### TO DO:
Copy all of the material below exactly.

-------- MATERIAL

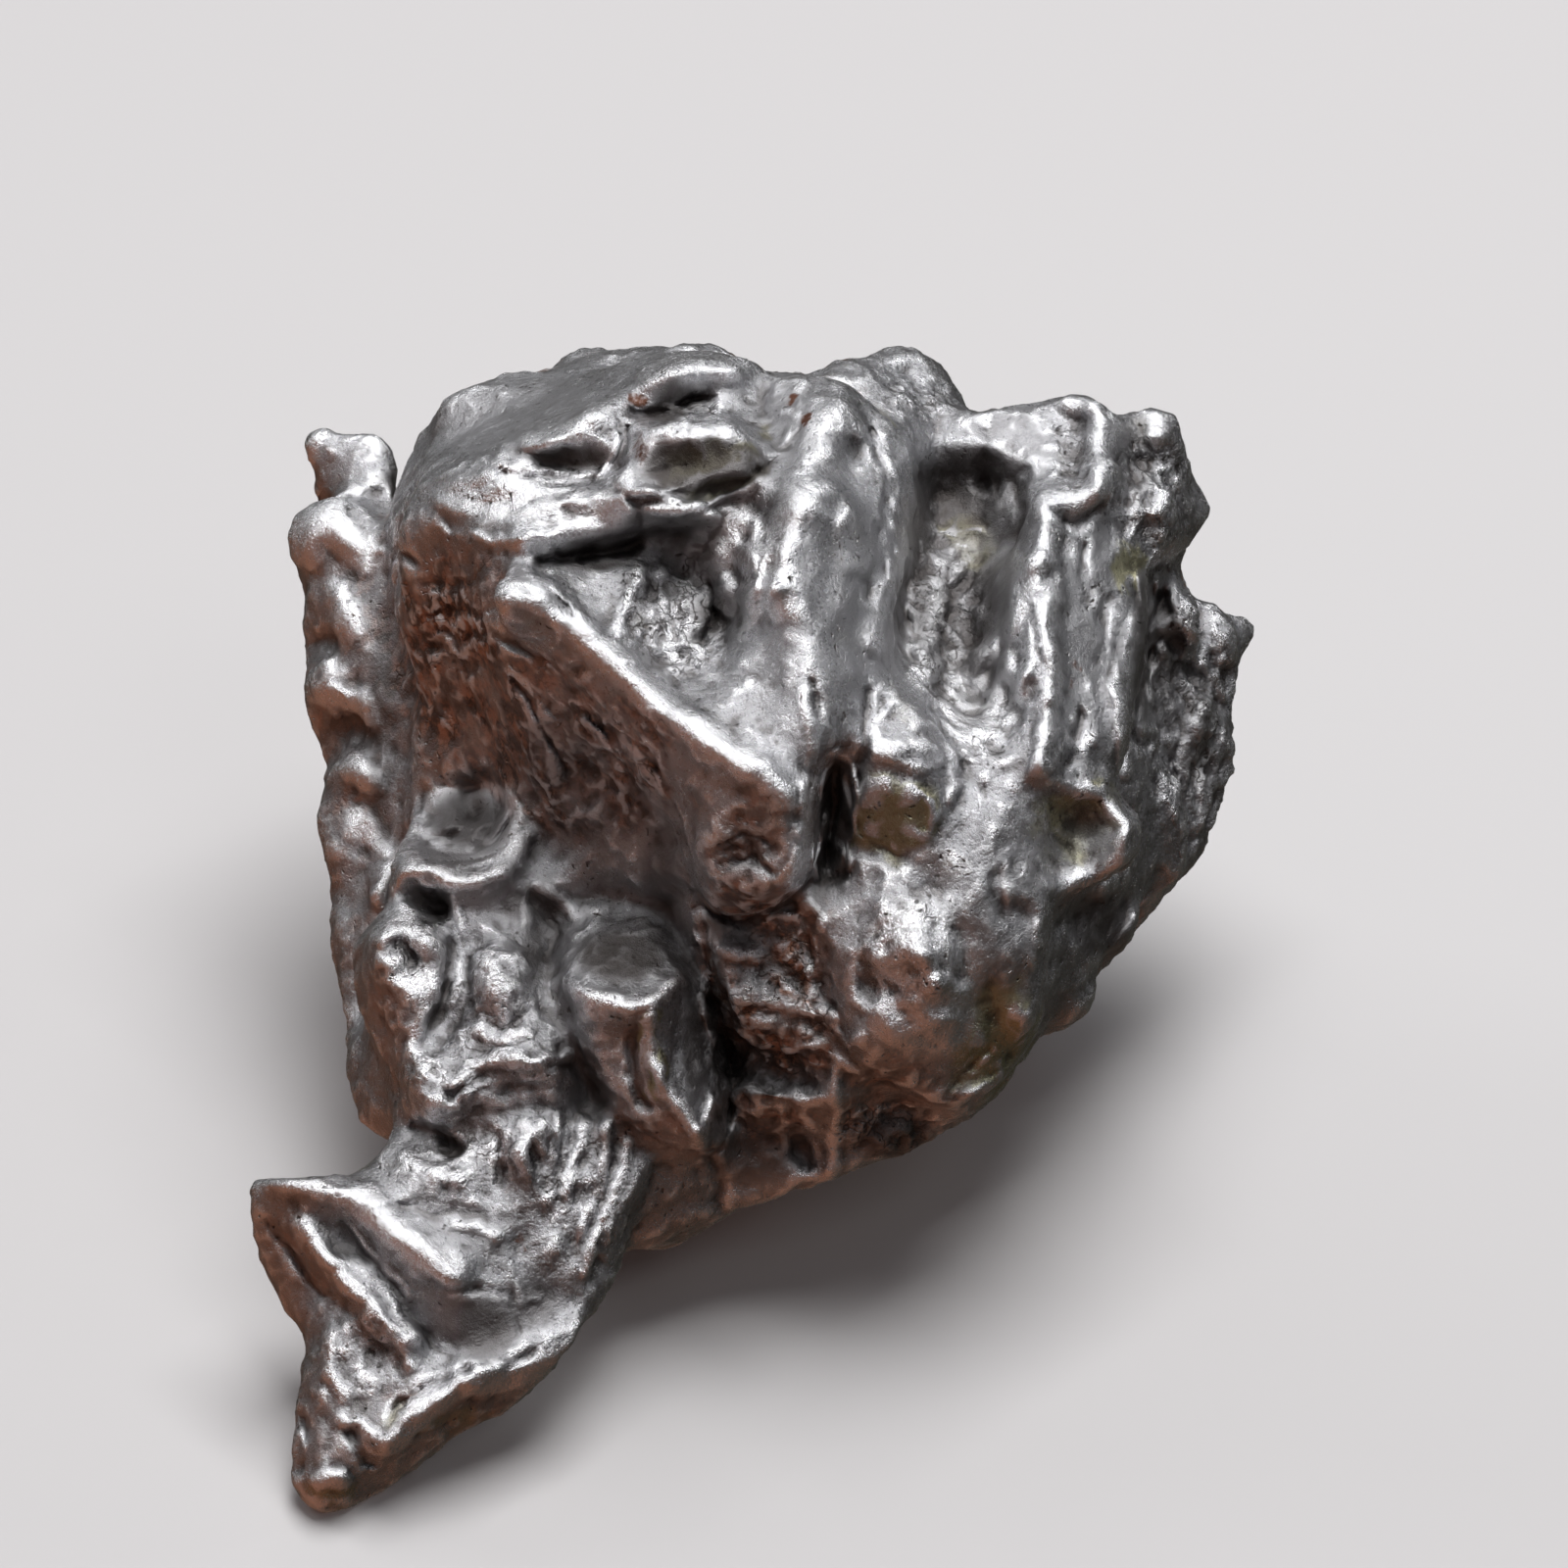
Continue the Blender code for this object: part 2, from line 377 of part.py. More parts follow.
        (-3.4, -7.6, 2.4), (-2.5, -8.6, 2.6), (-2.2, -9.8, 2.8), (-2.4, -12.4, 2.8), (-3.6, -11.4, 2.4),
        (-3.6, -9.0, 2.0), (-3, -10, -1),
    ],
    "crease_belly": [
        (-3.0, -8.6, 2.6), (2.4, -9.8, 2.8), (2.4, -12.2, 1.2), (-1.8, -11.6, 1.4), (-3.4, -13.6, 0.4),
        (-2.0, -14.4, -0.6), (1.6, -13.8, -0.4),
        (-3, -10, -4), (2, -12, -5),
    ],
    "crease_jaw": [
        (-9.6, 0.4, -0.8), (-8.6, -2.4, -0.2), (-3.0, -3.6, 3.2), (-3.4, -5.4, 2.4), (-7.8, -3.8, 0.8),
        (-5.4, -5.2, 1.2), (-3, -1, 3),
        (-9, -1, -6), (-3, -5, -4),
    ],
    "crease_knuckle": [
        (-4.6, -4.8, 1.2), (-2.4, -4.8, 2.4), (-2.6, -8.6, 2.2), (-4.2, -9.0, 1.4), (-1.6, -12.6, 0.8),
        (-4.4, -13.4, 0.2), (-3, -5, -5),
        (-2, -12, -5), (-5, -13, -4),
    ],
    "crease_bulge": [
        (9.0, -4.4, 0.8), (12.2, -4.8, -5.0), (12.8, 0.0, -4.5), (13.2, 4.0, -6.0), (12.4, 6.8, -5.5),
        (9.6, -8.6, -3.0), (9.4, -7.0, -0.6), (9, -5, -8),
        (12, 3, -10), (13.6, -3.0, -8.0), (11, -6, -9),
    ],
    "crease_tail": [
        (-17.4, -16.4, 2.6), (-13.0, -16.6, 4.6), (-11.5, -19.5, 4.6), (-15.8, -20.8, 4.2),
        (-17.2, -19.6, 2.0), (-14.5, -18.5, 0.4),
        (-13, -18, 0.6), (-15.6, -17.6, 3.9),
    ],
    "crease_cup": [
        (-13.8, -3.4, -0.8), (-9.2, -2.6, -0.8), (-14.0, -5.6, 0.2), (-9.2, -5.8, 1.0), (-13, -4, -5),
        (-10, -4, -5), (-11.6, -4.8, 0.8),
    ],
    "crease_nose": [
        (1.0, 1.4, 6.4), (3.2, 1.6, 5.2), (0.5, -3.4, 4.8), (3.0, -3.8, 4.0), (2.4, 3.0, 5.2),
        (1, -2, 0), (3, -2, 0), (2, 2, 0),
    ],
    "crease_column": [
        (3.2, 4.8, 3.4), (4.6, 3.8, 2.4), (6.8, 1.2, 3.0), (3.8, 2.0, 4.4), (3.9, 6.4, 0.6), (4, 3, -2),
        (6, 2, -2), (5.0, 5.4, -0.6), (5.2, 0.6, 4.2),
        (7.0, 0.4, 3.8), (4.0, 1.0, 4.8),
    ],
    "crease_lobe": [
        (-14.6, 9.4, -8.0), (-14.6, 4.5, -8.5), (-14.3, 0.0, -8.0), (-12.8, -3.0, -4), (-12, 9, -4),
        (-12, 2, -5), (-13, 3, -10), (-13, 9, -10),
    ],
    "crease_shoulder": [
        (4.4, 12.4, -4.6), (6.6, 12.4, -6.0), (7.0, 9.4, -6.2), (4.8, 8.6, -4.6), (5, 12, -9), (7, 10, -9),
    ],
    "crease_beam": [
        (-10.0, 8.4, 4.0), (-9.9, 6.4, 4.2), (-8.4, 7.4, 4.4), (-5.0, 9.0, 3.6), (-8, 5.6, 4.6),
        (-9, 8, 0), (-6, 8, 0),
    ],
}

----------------

### THE OUTPUT:
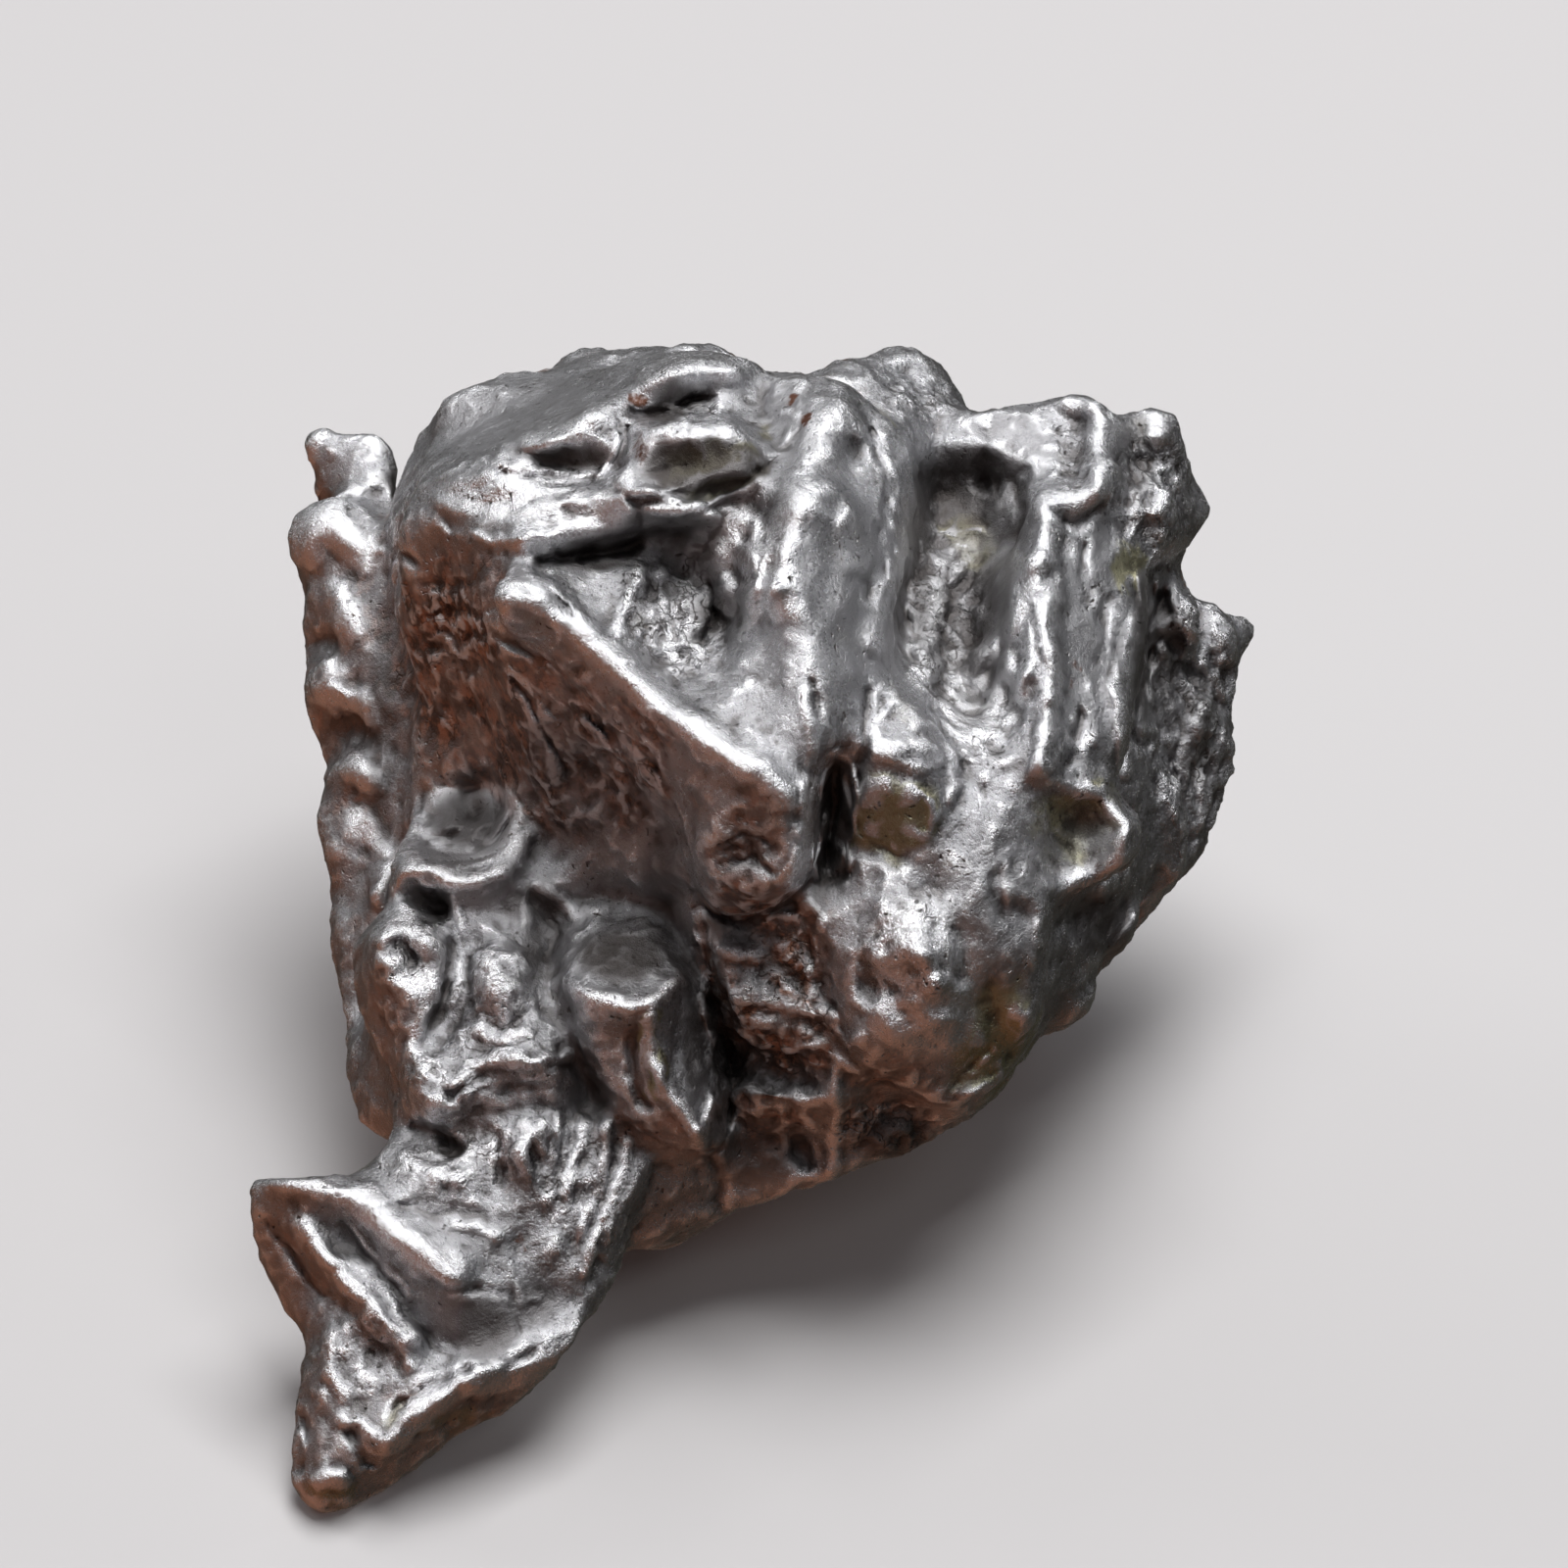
Continue the Blender code for this object: part 2, from line 377 of part.py. More parts follow.
        (-3.4, -7.6, 2.4), (-2.5, -8.6, 2.6), (-2.2, -9.8, 2.8), (-2.4, -12.4, 2.8), (-3.6, -11.4, 2.4),
        (-3.6, -9.0, 2.0), (-3, -10, -1),
    ],
    "crease_belly": [
        (-3.0, -8.6, 2.6), (2.4, -9.8, 2.8), (2.4, -12.2, 1.2), (-1.8, -11.6, 1.4), (-3.4, -13.6, 0.4),
        (-2.0, -14.4, -0.6), (1.6, -13.8, -0.4),
        (-3, -10, -4), (2, -12, -5),
    ],
    "crease_jaw": [
        (-9.6, 0.4, -0.8), (-8.6, -2.4, -0.2), (-3.0, -3.6, 3.2), (-3.4, -5.4, 2.4), (-7.8, -3.8, 0.8),
        (-5.4, -5.2, 1.2), (-3, -1, 3),
        (-9, -1, -6), (-3, -5, -4),
    ],
    "crease_knuckle": [
        (-4.6, -4.8, 1.2), (-2.4, -4.8, 2.4), (-2.6, -8.6, 2.2), (-4.2, -9.0, 1.4), (-1.6, -12.6, 0.8),
        (-4.4, -13.4, 0.2), (-3, -5, -5),
        (-2, -12, -5), (-5, -13, -4),
    ],
    "crease_bulge": [
        (9.0, -4.4, 0.8), (12.2, -4.8, -5.0), (12.8, 0.0, -4.5), (13.2, 4.0, -6.0), (12.4, 6.8, -5.5),
        (9.6, -8.6, -3.0), (9.4, -7.0, -0.6), (9, -5, -8),
        (12, 3, -10), (13.6, -3.0, -8.0), (11, -6, -9),
    ],
    "crease_tail": [
        (-17.4, -16.4, 2.6), (-13.0, -16.6, 4.6), (-11.5, -19.5, 4.6), (-15.8, -20.8, 4.2),
        (-17.2, -19.6, 2.0), (-14.5, -18.5, 0.4),
        (-13, -18, 0.6), (-15.6, -17.6, 3.9),
    ],
    "crease_cup": [
        (-13.8, -3.4, -0.8), (-9.2, -2.6, -0.8), (-14.0, -5.6, 0.2), (-9.2, -5.8, 1.0), (-13, -4, -5),
        (-10, -4, -5), (-11.6, -4.8, 0.8),
    ],
    "crease_nose": [
        (1.0, 1.4, 6.4), (3.2, 1.6, 5.2), (0.5, -3.4, 4.8), (3.0, -3.8, 4.0), (2.4, 3.0, 5.2),
        (1, -2, 0), (3, -2, 0), (2, 2, 0),
    ],
    "crease_column": [
        (3.2, 4.8, 3.4), (4.6, 3.8, 2.4), (6.8, 1.2, 3.0), (3.8, 2.0, 4.4), (3.9, 6.4, 0.6), (4, 3, -2),
        (6, 2, -2), (5.0, 5.4, -0.6), (5.2, 0.6, 4.2),
        (7.0, 0.4, 3.8), (4.0, 1.0, 4.8),
    ],
    "crease_lobe": [
        (-14.6, 9.4, -8.0), (-14.6, 4.5, -8.5), (-14.3, 0.0, -8.0), (-12.8, -3.0, -4), (-12, 9, -4),
        (-12, 2, -5), (-13, 3, -10), (-13, 9, -10),
    ],
    "crease_shoulder": [
        (4.4, 12.4, -4.6), (6.6, 12.4, -6.0), (7.0, 9.4, -6.2), (4.8, 8.6, -4.6), (5, 12, -9), (7, 10, -9),
    ],
    "crease_beam": [
        (-10.0, 8.4, 4.0), (-9.9, 6.4, 4.2), (-8.4, 7.4, 4.4), (-5.0, 9.0, 3.6), (-8, 5.6, 4.6),
        (-9, 8, 0), (-6, 8, 0),
    ],
}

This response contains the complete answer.